Modellbasierte Systementwicklung und
Digitaler Zwilling: eine hocheffiziente Kombination
Wenn es auf Perfektion ankommt, stellen detaillierte Planung und realitätsnahe Generalproben sicher, dass in der Praxis alle Handlungsstränge aufeinander abgestimmt sind und planmäßig verlaufen. Dasselbe Prinzip verfolgt der Digitale Zwilling: Virtuelle Abbilder physischer Produkte ermöglichen die Optimierung von Entwicklungs-, Beschaffungs- und Wartungsprozessen. Fehlentscheidungen können minimiert und Ressourcen optimal eingesetzt werden, indem der gesamte Lebenszyklus - von der Entwicklung bis zur Ausmusterung - simuliert wird.
Mit der "Zeitenwende" steigen die Rüstungsinvestitionen deutlich an. Die zunehmende Komplexität des Wehrmaterials erfordert jedoch neue Instrumente für ein kontrolliertes und effizientes Handeln. Der Digitale Zwilling bietet diese Möglichkeit: von der Bedarfsermittlung über die Beschaffungsentscheidung bis hin zum laufenden Betrieb.
Im Mittelpunkt des Digitalen Zwillings steht die Fähigkeit, produkt- oder prozessbezogene Daten zu verarbeiten und zu analysieren, um wertvolle Erkenntnisse zu gewinnen und Muster zu erkennen. Gleichzeitig kann ein detailliertes 3D-Modell des physischen Objekts erstellt werden, das ständig mit Echtzeitdaten aktualisiert wird. Dies ermöglicht präzise Simulationen verschiedener Szenarien und damit Vorhersagen über zukünftiges Verhalten oder Leistung.
Auf Basis der durchgeführten Analysen und Simulationen können konkrete Verbesserungsvorschläge erarbeitet werden, die dann auf das physische Objekt übertragen werden. Diese Änderungen werden wiederum in den digitalen Zwilling zurückgespiegelt, so dass ein kontinuierlicher Verbesserungskreislauf entsteht. Durch diesen ständigen Austausch zwischen physischer und digitaler Welt eröffnen sich neue Möglichkeiten der Effizienzsteigerung und Innovation.

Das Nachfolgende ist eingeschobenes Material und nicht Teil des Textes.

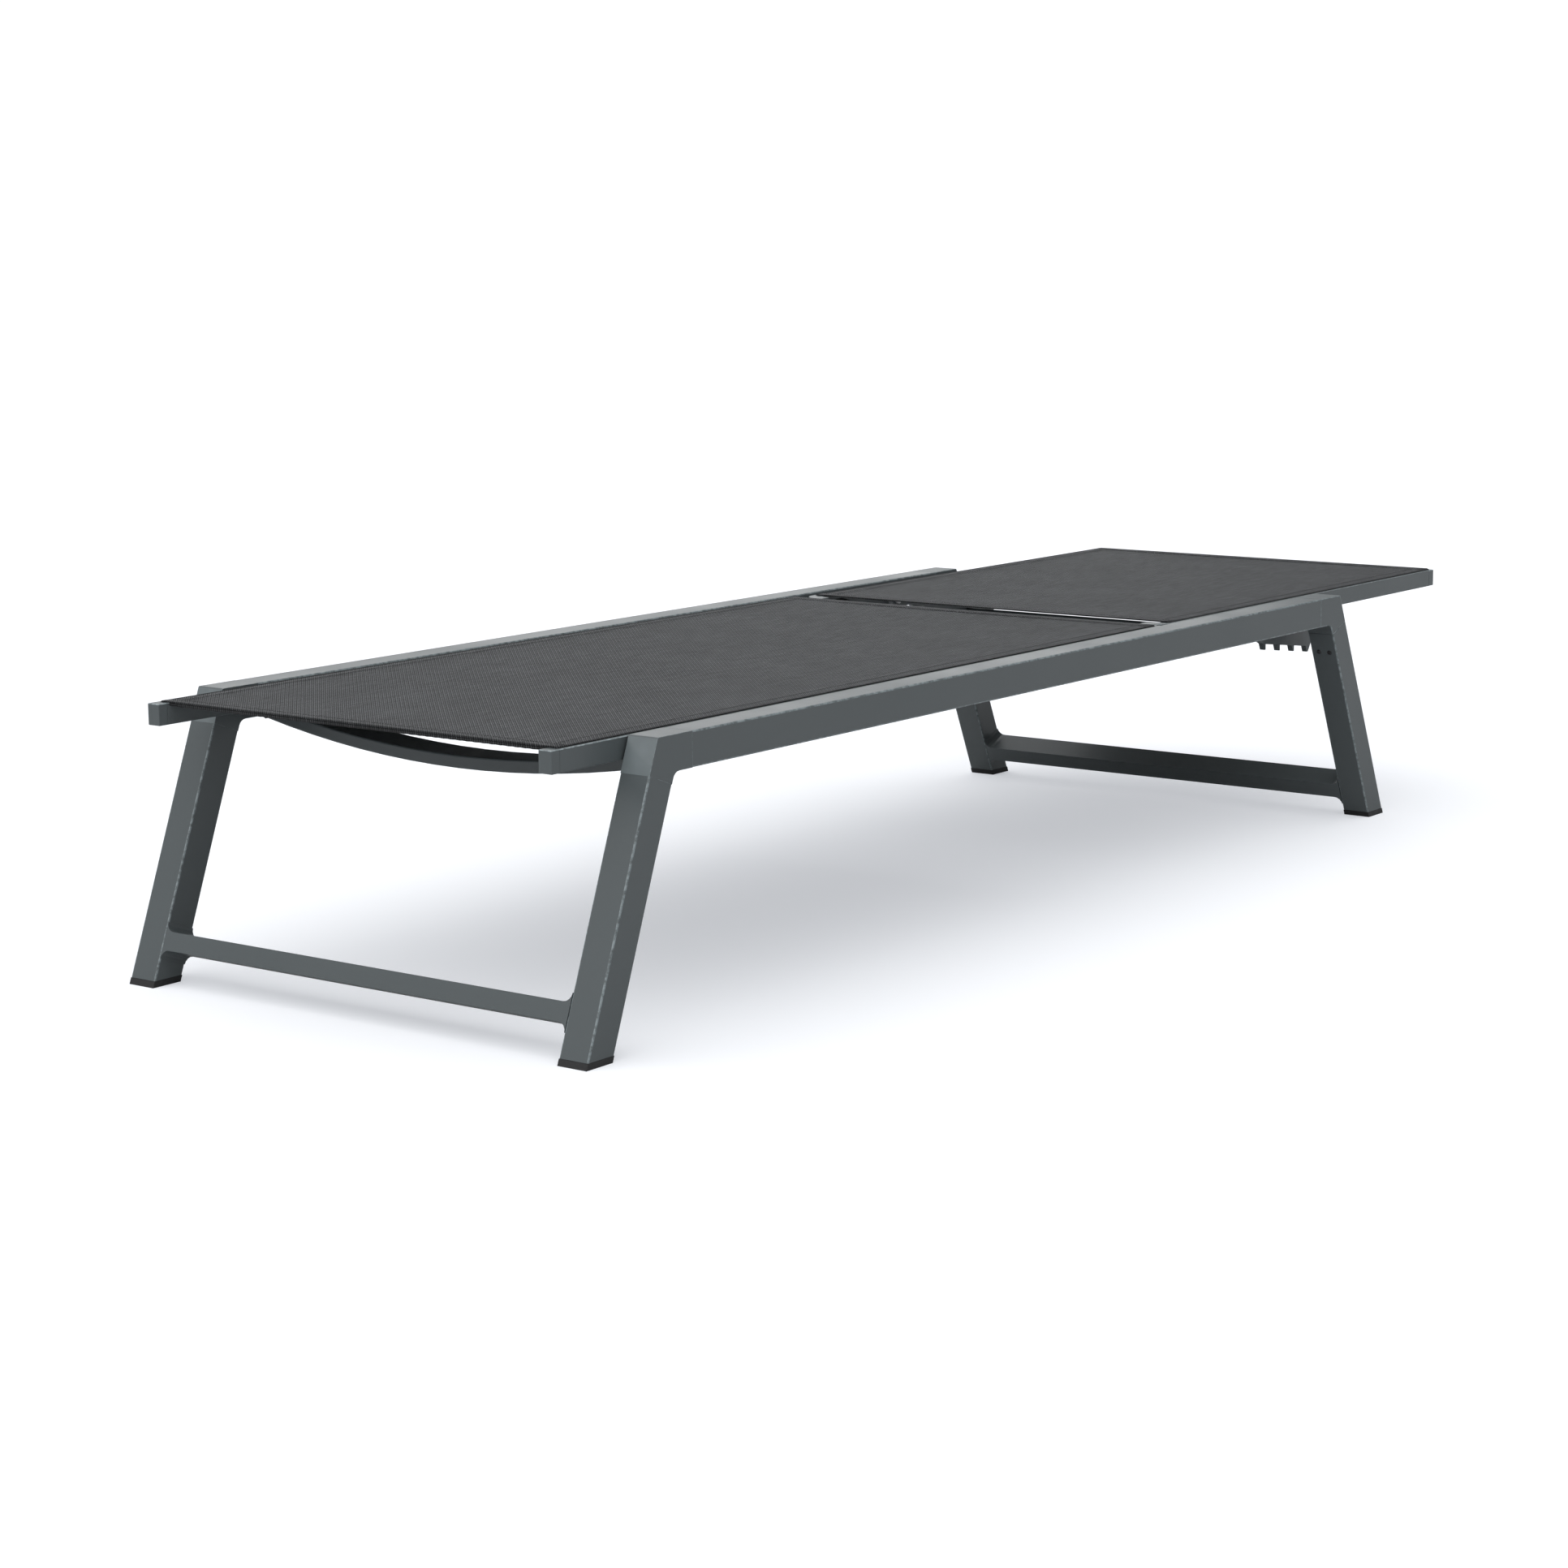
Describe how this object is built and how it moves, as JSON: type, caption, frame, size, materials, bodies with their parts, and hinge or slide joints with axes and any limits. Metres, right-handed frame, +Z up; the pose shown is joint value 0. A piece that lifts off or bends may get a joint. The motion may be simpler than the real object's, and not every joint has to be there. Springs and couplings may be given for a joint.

Erst simulieren, dann entscheiden
Die Vorteile sind vielfältig: Da beispielsweise in der Designphase Änderungen nicht mehr am physischen Prototyp, sondern virtuell vorgenommen werden können, verkürzen sich die Entwicklungszyklen drastisch. Anforderungen können präziser definiert und sofort auf ihre Machbarkeit überprüft werden. Zudem ermöglicht die Technologie einen effektiveren Informationsaustausch und damit eine intensivere Zusammenarbeit zwischen Militär, Ingenieuren und Zulieferern. Die Stärke des digitalen Zwillings zeigt sich auch in Krisensituationen: Bei einer sich schnell verändernden Bedrohungslage kann innerhalb weniger Stunden analysiert werden, wie sich Änderungen an Ausrüstung oder Taktik auswirken würden. Das verschafft einen entscheidenden strategischen Vorteil.
Ein konkretes Beispiel für den erfolgreichen Einsatz dieser Technologie ist die Entwicklung des Gesamtsystemdemonstrators (GSD) 'LuWa' (Luftbeweglicher Waffenträger). Ziel des von der IABG geführten Projektes ist es, Konzepte und Technologien für ein Nachfolgesystem des Waffenträgers Wiesel 1 zu untersuchen. In nur 25 Monaten wurde der Demonstrator von der Idee bis zur Endabnahme realisiert - eine Geschwindigkeit, die ohne den Digitalen Zwilling nicht möglich gewesen wäre. Durch die enge Abstimmung der beteiligten Projektpartner - die deutschen Firmen ACS und FFG sowie Valhalla Turrets aus Slowenien - konnten die Subsysteme Bewaffnung, Antrieb und Fahrwerk unabhängig voneinander parallel entwickelt und verschiedene Konzepte untersucht werden. Das Bundesamt für Ausrüstung, Informationstechnik und Nutzung der Bundeswehr (BAAINBw) war als Auftraggeber jederzeit in die Planung und den Entwicklungsstand eingebunden.